▸ **Given information**:
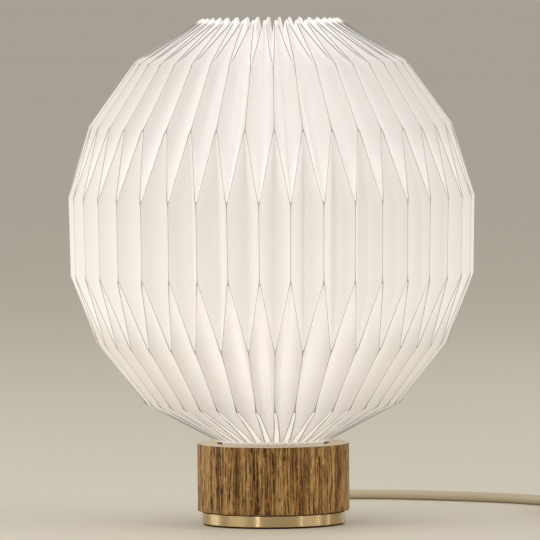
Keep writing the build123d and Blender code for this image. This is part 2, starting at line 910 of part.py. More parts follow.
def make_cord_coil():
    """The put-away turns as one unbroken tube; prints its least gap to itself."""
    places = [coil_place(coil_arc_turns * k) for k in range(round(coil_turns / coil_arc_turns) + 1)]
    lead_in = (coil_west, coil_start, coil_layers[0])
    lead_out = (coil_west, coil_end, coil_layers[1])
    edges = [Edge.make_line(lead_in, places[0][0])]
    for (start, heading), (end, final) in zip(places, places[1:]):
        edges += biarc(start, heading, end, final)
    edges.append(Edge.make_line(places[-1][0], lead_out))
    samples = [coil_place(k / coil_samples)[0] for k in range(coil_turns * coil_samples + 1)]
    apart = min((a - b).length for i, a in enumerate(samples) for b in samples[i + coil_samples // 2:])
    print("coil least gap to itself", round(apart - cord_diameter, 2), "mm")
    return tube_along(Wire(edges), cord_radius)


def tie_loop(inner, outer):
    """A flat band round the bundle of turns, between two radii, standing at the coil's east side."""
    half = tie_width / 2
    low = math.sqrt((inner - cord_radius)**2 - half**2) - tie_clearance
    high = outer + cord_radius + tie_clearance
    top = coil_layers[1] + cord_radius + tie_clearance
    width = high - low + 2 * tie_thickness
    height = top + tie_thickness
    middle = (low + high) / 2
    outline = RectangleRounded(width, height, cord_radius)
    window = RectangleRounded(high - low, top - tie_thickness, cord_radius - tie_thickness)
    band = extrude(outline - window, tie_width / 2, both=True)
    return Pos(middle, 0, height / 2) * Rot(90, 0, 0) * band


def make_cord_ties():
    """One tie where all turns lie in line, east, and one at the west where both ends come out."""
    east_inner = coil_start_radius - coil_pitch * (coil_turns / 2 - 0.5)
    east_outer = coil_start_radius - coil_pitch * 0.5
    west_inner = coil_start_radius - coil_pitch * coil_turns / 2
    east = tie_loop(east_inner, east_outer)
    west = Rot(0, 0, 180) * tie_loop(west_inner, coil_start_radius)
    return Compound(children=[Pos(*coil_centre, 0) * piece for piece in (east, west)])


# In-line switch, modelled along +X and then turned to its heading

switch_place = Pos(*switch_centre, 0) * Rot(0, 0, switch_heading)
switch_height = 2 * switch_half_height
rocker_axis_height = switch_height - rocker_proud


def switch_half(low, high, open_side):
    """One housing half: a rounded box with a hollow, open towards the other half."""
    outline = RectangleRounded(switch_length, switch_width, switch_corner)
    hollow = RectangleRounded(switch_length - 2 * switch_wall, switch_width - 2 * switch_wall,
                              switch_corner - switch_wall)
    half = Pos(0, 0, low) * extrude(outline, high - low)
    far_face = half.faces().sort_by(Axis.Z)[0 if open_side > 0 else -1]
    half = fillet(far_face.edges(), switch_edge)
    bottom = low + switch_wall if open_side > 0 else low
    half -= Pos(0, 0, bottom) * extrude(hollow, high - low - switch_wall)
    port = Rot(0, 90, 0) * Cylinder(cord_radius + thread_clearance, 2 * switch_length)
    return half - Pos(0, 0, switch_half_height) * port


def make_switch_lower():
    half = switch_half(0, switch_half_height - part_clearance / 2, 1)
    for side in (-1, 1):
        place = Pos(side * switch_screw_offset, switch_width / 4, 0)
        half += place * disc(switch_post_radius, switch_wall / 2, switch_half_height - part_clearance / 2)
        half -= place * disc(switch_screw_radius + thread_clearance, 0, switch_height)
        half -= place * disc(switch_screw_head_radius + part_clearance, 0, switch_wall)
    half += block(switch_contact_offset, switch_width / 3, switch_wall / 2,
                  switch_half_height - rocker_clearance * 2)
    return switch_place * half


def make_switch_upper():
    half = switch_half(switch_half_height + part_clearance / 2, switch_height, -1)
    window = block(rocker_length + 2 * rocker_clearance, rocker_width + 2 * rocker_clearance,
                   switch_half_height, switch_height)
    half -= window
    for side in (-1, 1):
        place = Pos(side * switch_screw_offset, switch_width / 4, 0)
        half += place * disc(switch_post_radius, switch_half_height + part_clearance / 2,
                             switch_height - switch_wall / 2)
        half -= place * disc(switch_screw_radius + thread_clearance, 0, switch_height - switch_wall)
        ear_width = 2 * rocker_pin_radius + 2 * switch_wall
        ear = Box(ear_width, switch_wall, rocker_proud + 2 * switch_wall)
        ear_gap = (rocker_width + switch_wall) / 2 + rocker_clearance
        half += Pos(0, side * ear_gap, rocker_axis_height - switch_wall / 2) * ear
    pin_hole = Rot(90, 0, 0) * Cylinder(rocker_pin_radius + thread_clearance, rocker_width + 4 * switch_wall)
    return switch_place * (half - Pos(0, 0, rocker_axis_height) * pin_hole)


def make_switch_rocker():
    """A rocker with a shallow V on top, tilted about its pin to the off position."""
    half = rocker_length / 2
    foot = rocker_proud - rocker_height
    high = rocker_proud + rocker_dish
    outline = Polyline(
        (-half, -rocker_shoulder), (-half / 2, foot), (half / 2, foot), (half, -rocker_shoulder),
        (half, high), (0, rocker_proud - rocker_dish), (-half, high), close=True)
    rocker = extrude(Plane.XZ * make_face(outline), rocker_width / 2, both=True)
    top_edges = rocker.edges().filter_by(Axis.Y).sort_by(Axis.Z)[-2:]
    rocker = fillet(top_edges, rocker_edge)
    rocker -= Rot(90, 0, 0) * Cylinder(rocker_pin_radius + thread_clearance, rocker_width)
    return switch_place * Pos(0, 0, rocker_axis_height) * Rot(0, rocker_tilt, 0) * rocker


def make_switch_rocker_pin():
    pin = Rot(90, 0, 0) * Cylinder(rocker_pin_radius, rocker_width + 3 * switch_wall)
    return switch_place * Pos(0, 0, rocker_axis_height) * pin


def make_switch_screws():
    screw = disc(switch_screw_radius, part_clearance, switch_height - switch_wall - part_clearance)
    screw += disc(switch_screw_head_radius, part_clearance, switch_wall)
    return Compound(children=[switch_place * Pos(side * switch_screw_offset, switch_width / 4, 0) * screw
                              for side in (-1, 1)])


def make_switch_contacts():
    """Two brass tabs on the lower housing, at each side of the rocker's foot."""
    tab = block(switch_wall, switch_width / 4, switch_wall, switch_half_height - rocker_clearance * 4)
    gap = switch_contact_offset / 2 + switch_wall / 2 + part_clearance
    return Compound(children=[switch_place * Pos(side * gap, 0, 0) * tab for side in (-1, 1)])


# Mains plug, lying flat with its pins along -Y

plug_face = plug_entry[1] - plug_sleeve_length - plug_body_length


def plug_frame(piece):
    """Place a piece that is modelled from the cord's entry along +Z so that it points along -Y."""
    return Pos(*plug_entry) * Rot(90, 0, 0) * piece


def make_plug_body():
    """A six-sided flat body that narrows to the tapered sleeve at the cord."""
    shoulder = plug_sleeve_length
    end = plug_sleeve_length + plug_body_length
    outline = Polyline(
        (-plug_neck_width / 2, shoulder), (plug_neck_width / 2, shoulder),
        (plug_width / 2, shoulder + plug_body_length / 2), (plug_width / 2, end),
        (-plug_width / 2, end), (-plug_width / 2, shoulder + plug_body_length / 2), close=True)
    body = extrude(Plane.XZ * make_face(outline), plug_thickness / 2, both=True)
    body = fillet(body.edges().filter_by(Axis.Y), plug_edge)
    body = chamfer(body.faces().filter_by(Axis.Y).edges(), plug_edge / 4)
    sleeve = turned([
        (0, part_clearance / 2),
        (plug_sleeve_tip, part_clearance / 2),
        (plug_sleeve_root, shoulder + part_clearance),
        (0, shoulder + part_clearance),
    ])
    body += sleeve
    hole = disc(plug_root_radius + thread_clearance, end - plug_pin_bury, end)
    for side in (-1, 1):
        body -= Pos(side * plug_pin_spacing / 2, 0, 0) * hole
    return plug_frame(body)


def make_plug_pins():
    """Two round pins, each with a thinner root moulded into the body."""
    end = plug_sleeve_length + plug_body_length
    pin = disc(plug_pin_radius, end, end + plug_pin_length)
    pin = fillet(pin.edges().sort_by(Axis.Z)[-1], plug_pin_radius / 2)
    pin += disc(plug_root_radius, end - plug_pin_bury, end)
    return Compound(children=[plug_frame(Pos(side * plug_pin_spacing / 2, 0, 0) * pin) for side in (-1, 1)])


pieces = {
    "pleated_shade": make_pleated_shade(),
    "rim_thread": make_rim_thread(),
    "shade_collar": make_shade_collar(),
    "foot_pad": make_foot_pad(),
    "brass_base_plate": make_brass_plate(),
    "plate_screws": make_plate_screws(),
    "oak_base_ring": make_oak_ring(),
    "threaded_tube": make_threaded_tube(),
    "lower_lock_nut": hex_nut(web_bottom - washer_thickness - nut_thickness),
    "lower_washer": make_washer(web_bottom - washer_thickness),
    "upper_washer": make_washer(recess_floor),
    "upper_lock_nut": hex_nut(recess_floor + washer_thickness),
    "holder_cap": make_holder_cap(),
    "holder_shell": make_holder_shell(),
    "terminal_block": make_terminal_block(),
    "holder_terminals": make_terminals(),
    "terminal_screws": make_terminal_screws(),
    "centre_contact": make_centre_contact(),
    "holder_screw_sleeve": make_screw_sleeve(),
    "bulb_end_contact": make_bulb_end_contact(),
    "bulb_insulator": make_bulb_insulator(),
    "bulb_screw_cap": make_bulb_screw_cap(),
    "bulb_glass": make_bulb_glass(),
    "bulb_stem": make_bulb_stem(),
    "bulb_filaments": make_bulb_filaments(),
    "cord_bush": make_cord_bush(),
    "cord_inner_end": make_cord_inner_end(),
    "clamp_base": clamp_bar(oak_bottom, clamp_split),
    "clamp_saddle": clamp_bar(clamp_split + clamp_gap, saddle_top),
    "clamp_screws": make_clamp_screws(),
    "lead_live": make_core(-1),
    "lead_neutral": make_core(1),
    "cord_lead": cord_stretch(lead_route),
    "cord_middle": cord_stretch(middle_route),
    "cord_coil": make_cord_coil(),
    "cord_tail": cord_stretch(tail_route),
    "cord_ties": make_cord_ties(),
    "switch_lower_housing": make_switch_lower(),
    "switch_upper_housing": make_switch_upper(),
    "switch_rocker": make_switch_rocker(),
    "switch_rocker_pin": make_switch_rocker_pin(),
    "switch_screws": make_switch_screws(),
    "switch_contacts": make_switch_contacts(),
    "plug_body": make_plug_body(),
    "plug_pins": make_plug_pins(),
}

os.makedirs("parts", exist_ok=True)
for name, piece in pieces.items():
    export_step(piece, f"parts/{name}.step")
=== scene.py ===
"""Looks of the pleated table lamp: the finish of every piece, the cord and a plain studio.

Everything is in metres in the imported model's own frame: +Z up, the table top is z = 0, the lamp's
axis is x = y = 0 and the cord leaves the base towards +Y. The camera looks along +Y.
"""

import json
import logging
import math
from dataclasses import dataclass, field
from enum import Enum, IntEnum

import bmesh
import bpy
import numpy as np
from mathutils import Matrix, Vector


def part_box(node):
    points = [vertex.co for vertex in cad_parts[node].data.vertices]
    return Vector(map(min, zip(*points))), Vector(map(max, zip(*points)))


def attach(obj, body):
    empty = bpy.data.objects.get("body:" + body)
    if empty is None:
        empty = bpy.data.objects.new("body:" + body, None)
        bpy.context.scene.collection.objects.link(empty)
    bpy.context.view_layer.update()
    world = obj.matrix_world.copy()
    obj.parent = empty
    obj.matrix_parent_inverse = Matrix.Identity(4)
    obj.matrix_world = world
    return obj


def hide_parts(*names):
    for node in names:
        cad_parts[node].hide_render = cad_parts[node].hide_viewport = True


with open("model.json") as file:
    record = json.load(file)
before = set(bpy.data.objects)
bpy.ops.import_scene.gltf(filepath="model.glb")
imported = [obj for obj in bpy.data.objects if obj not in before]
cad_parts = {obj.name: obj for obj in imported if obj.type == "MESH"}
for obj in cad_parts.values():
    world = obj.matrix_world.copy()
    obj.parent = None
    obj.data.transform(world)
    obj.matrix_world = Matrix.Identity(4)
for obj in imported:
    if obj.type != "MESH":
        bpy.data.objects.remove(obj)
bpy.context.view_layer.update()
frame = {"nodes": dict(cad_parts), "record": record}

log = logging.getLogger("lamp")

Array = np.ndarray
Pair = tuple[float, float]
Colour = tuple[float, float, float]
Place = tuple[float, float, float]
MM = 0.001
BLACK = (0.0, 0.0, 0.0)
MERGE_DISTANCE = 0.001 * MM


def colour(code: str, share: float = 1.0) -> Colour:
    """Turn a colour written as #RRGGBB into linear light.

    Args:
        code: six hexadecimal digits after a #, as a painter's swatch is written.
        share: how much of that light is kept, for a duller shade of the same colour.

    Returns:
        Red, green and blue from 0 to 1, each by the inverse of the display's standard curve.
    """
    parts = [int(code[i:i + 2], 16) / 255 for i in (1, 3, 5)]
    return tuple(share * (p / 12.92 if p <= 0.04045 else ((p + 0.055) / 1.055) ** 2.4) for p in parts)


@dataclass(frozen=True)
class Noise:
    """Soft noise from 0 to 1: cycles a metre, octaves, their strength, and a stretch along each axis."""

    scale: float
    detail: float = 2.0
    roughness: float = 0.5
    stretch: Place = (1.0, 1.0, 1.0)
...
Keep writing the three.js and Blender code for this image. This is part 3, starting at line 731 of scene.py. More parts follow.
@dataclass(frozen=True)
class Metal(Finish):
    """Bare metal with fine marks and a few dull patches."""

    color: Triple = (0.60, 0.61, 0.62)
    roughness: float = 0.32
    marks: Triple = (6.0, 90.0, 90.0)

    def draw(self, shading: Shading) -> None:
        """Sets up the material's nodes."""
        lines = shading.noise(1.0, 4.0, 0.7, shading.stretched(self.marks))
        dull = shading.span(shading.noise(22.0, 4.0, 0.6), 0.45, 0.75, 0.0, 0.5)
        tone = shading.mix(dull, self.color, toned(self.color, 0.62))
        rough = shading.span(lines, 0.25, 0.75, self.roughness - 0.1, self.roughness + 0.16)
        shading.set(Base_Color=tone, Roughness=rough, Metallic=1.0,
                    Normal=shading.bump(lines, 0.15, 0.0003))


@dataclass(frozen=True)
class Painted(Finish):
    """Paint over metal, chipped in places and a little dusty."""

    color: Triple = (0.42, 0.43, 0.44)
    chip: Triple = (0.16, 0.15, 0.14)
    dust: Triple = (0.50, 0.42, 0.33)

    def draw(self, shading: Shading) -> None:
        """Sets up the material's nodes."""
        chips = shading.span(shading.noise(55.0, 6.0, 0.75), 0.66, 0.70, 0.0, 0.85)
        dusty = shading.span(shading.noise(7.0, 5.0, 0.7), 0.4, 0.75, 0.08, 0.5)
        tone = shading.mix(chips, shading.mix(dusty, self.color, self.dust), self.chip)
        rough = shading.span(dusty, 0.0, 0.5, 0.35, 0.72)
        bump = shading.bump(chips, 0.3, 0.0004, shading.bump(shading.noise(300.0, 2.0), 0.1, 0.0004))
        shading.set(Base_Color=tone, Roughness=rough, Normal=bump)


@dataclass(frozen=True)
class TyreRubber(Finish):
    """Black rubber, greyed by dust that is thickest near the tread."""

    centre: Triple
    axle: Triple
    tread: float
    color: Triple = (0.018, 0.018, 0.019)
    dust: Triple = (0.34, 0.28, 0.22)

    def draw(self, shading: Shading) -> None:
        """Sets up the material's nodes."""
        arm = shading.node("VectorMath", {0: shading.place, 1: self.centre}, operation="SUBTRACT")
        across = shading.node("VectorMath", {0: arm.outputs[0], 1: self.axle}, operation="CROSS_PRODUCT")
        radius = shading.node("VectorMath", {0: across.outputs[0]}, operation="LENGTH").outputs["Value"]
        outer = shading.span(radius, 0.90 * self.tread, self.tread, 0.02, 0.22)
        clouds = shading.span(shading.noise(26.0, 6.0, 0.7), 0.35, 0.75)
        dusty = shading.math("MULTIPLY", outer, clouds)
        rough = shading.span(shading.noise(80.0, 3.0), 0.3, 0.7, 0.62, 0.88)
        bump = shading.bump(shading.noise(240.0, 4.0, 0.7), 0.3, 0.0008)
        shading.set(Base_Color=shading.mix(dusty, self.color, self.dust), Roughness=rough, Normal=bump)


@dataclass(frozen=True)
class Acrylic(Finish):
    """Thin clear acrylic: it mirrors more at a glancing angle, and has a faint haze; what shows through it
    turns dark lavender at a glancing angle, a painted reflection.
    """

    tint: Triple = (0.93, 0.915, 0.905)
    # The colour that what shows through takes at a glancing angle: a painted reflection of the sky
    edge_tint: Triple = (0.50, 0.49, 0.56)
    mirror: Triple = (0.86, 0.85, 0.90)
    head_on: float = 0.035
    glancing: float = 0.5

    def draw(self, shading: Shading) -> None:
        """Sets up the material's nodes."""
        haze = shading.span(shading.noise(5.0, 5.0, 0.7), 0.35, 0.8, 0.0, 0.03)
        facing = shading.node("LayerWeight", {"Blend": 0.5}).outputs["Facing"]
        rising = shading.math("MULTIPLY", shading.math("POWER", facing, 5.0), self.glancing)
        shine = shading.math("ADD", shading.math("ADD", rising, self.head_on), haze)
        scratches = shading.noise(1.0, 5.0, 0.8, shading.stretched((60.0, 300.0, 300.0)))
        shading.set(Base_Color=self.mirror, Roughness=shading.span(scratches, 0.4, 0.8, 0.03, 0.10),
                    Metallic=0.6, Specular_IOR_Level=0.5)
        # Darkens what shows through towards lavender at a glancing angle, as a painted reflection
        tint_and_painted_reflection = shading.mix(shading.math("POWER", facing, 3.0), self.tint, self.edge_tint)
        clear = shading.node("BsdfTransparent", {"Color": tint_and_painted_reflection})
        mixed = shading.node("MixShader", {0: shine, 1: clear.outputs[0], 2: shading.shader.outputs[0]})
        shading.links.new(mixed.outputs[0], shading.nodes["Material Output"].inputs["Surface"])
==
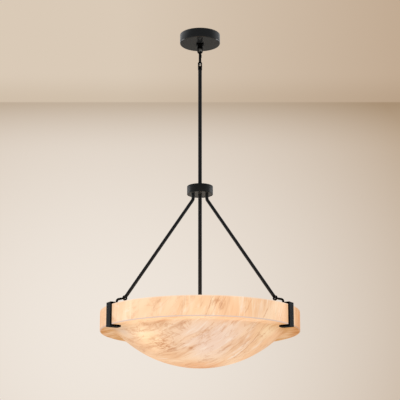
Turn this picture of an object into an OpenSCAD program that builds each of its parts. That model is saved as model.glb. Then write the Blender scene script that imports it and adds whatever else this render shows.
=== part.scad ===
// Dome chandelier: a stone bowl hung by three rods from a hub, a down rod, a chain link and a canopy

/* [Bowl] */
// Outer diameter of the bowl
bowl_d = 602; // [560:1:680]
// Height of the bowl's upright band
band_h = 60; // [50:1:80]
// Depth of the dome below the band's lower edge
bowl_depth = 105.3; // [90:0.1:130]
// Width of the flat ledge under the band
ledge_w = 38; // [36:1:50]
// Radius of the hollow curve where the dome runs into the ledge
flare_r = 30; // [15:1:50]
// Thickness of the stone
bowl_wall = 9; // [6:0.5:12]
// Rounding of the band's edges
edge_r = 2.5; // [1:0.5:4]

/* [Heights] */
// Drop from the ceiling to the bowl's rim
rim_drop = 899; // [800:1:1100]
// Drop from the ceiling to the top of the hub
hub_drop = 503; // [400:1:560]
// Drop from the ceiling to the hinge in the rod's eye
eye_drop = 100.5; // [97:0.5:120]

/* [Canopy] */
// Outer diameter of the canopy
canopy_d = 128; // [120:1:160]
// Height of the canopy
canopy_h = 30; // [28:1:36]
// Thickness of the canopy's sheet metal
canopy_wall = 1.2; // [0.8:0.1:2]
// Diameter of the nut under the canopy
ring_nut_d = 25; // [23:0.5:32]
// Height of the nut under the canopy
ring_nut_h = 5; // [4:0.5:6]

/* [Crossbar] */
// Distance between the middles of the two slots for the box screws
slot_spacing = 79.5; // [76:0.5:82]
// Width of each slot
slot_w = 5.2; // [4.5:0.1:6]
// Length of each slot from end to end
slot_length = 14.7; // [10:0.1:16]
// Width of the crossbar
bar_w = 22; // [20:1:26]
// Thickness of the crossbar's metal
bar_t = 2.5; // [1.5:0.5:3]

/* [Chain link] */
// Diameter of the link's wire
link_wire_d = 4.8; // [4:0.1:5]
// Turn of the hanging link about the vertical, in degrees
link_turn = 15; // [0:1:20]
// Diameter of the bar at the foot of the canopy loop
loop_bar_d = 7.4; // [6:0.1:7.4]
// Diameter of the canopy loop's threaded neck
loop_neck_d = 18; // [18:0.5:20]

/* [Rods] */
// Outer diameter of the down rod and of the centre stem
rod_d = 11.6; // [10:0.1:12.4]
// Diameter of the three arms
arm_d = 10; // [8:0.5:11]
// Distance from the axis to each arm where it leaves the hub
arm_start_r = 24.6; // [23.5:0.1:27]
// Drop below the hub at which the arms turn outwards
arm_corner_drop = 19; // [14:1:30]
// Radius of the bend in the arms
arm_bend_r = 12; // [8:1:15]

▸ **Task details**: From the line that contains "record = json.load(file)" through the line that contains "obj.parent = None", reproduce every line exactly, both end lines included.

▸ **Exercise answer**:
    record = json.load(file)
before = set(bpy.data.objects)
bpy.ops.import_scene.gltf(filepath="model.glb")
imported = [obj for obj in bpy.data.objects if obj not in before]
cad_parts = {obj.name: obj for obj in imported if obj.type == "MESH"}
for obj in cad_parts.values():
    world = obj.matrix_world.copy()
    obj.parent = None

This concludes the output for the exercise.